#### TASK GOAL
The listing below is to be output in its exact form.

#### COLLECTED DATA
----
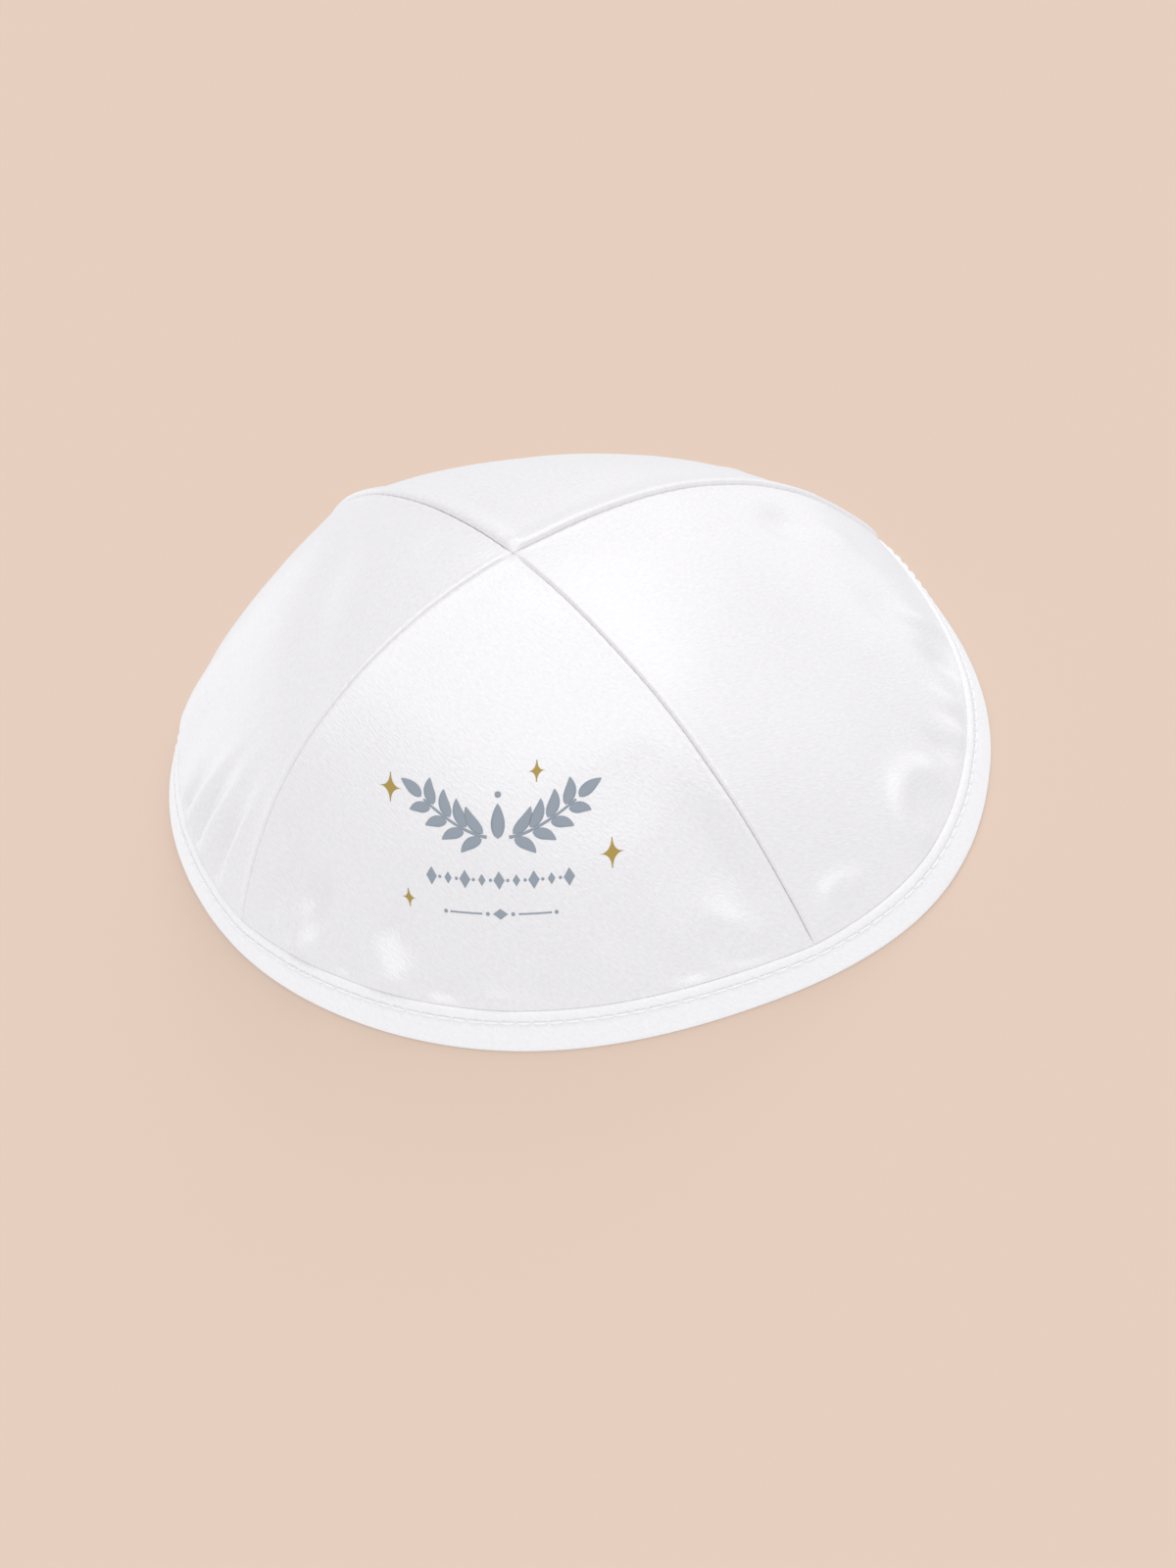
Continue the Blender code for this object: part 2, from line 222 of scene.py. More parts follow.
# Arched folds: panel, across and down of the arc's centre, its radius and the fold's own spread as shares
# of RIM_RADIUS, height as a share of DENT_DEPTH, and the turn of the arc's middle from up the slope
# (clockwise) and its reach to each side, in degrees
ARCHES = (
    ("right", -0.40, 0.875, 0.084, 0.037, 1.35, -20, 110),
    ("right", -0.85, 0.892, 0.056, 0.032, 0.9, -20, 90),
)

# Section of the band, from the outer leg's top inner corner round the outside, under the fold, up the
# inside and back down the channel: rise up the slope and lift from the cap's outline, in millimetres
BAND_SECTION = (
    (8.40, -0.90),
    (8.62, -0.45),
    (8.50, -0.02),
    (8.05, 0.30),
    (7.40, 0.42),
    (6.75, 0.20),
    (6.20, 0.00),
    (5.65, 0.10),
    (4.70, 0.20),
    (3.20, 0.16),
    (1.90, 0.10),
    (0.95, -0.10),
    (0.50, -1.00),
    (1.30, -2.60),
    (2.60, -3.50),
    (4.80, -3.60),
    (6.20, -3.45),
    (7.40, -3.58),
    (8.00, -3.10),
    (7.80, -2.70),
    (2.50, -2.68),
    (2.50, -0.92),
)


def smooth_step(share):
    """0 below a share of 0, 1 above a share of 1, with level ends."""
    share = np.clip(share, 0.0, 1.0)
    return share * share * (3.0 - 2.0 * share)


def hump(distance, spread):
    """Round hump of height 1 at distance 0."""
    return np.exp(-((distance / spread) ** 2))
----
#### TASK SOLUTION
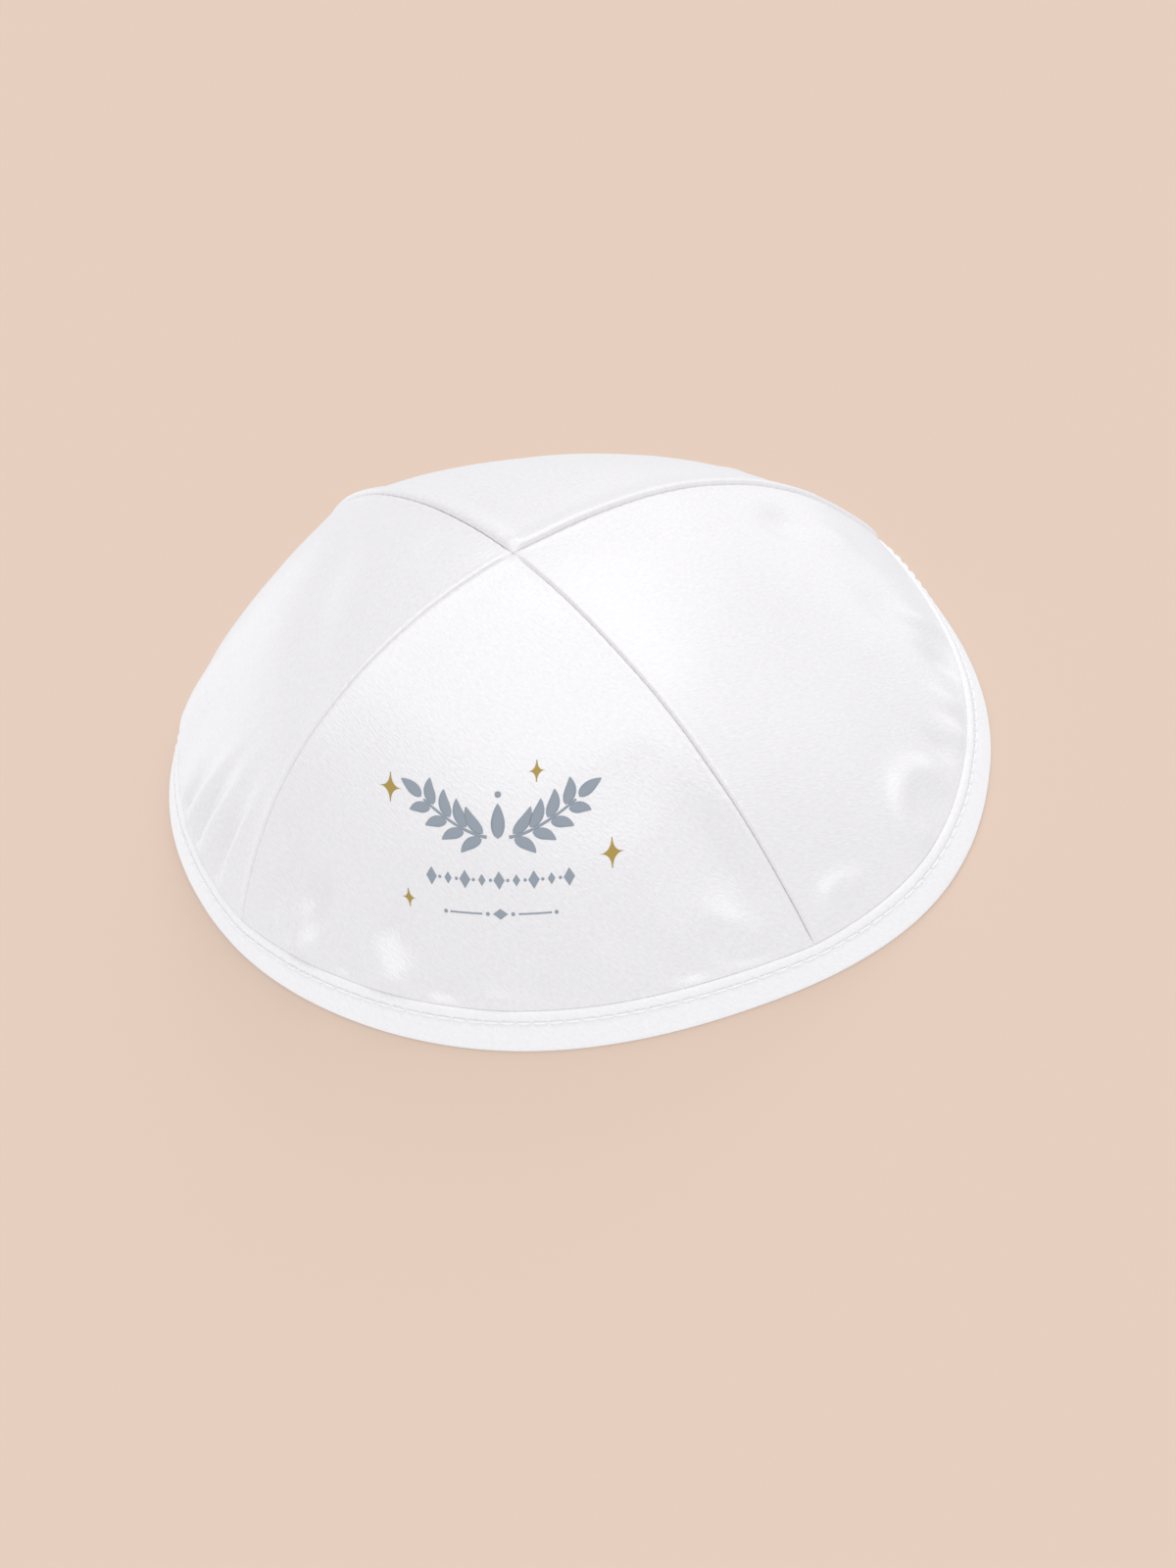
Continue the Blender code for this object: part 2, from line 222 of scene.py. More parts follow.
# Arched folds: panel, across and down of the arc's centre, its radius and the fold's own spread as shares
# of RIM_RADIUS, height as a share of DENT_DEPTH, and the turn of the arc's middle from up the slope
# (clockwise) and its reach to each side, in degrees
ARCHES = (
    ("right", -0.40, 0.875, 0.084, 0.037, 1.35, -20, 110),
    ("right", -0.85, 0.892, 0.056, 0.032, 0.9, -20, 90),
)

# Section of the band, from the outer leg's top inner corner round the outside, under the fold, up the
# inside and back down the channel: rise up the slope and lift from the cap's outline, in millimetres
BAND_SECTION = (
    (8.40, -0.90),
    (8.62, -0.45),
    (8.50, -0.02),
    (8.05, 0.30),
    (7.40, 0.42),
    (6.75, 0.20),
    (6.20, 0.00),
    (5.65, 0.10),
    (4.70, 0.20),
    (3.20, 0.16),
    (1.90, 0.10),
    (0.95, -0.10),
    (0.50, -1.00),
    (1.30, -2.60),
    (2.60, -3.50),
    (4.80, -3.60),
    (6.20, -3.45),
    (7.40, -3.58),
    (8.00, -3.10),
    (7.80, -2.70),
    (2.50, -2.68),
    (2.50, -0.92),
)


def smooth_step(share):
    """0 below a share of 0, 1 above a share of 1, with level ends."""
    share = np.clip(share, 0.0, 1.0)
    return share * share * (3.0 - 2.0 * share)


def hump(distance, spread):
    """Round hump of height 1 at distance 0."""
    return np.exp(-((distance / spread) ** 2))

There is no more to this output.